As long as there are sewer districts in the county to extend service into areas outside cities, Snohomish County doesn’t need to grant adjustments to UGAs.  They usually come after the land has already been planned and developed under “County Guidance”.  After the fact, the residents of these areas demand other urban services and Snohomish County just shrugs because they don’t offer urban services.  Those would be “city” services.  “Go find a city to take you on.”

 The Lake Stevens Sewer District has been the tool used by the county to undermine the interests of the City of Lake Stevens.  The county has been wildly granting plat approval to areas on all sides of the lake and on Cavalero’s hill for many years because they had a sewer provider that was not accountable to anyone else.  If the county had worked with the city fifteen years ago when the UGB was first drawn, both parties could have talked about how the City of Lake Stevens would look in the year 2010.  Instead, Snohomish County unilaterally made decisions that will profoundly impact that city forever.  Not for the better.

It is not just in Lake Stevens though.  Look at Seattle Hill.  Snohomish County planning is responsible for every bit of that mess.  Their facilitator in that neighborhood is the Silver Lake Sewer District.

Just think about it, if Snohomish County was not in the business of approving urban density housing developments, we would not be experiencing the sprawl everyone is complaining about.  If the only way a parcel of land could be developed at less than “5 acre minimum lot size” was to be in a city, the county would look a whole lot different.

And think about this, every place in Snohomish County where there is an Urban Planning anomaly, Snohomish County government is at the root.

June 10, 2008

Pay the Piper

by Steve Dana

It is interesting watching the Herald letters that deal with the Snohomish proposal to increase their Urban Growth Area north of US Highway 2 along State Route 9.  The Lake Stevens advocates are concerned that their city which is four miles to the north at its closest point lacks developable land for commercial tax base.  It appears that Lake Stevens believes their salvation is in Snohomish.  That troubles me.

In the early years that the county was working on comprehensive plans for the SR 9 corridor after the inception of the Growth Management Act in the early nineties, the city of Lake Stevens was a non-player.  Today, Lake Stevens still grumbles about the loss of land west of Highway 9 to Marysville and I don’t disagree with them about the logic of that decision, but it was the city of Lake Stevens that dropped the ball by not adequately articulating their plan for the future of that land and making a case for being able to deliver anything more than hand wringing.

In spite of my belief that Lake Stevens was at fault for that particular faux pas, Snohomish County Planning seems to be the culprit.  If Arlington, Marysville, Lake Stevens and Snohomish had been brought to the table in 1992 to discuss the long term future for the SR 9 corridor, some of the animosity between Arlington and Marysville, Marysville and Lake Stevens and now Lake Stevens and Snohomish would have been avoided.  The cities, with the county, could have done regional planning so that Snohomish County Planning would not have had their way without regard for the needs of the cities that would eventually annex the land into their boundaries.  Instead, Snohomish County divided the cities to better dictate to them how things would be.

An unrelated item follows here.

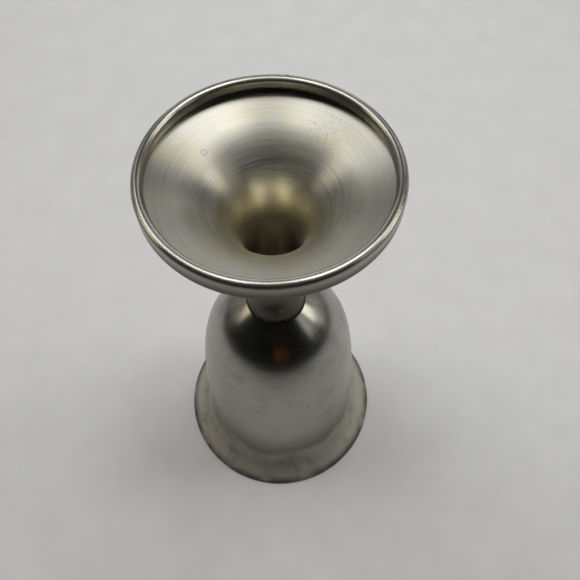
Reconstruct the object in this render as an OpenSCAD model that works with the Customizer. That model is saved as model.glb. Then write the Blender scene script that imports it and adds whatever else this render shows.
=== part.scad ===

I have sympathy for Lake Stevens’ assessment of their Commercial buildable land inventory within their existing urban growth area.  At the same time, I see a UGA that is huge.  I don’t remember if the City of Lake Stevens ever lobbied the county to halt development within their UGA until they could examine whether the county’s plan met the needs of the city into the future.  Or if they proposed a different vision for the area that might have caused the county to rethink employment issues or growth potential for commercial sales tax revenue that appear to be so important now.

Today, we are closing the barn door after the horse has escaped once again.  That seems to be a pattern with Snohomish County Planning.  They screw up an area, then some city gets to figure out how to mitigate the screw-up.  I cannot think of one area in the county that has not experienced it time and again.

In spite of the fact that property owners in the area along SR 9 north of US 2 have indicated a preference to be a part of Snohomish, sewer district and city officials from Lake Stevens suggest it should be a part of their Urban Growth Area.  They maintain that without the commercial potential that exists in the intersection of the two highways, their city cannot survive.

There will be (negotiations) between the parties on this dispute, but when Lake Stevens says they can’t make it without this land in their city, I am not sure how much room there is for (negotiations).

Today, I am having a hard time deciding who to be angry with.  Lake Stevens is reacting to circumstances where they are not totally in control.  They may be playing defense to give themselves time to better assess their options.  I think that I really want to be mad at Snohomish County.  They are the ones that have screwed things up again.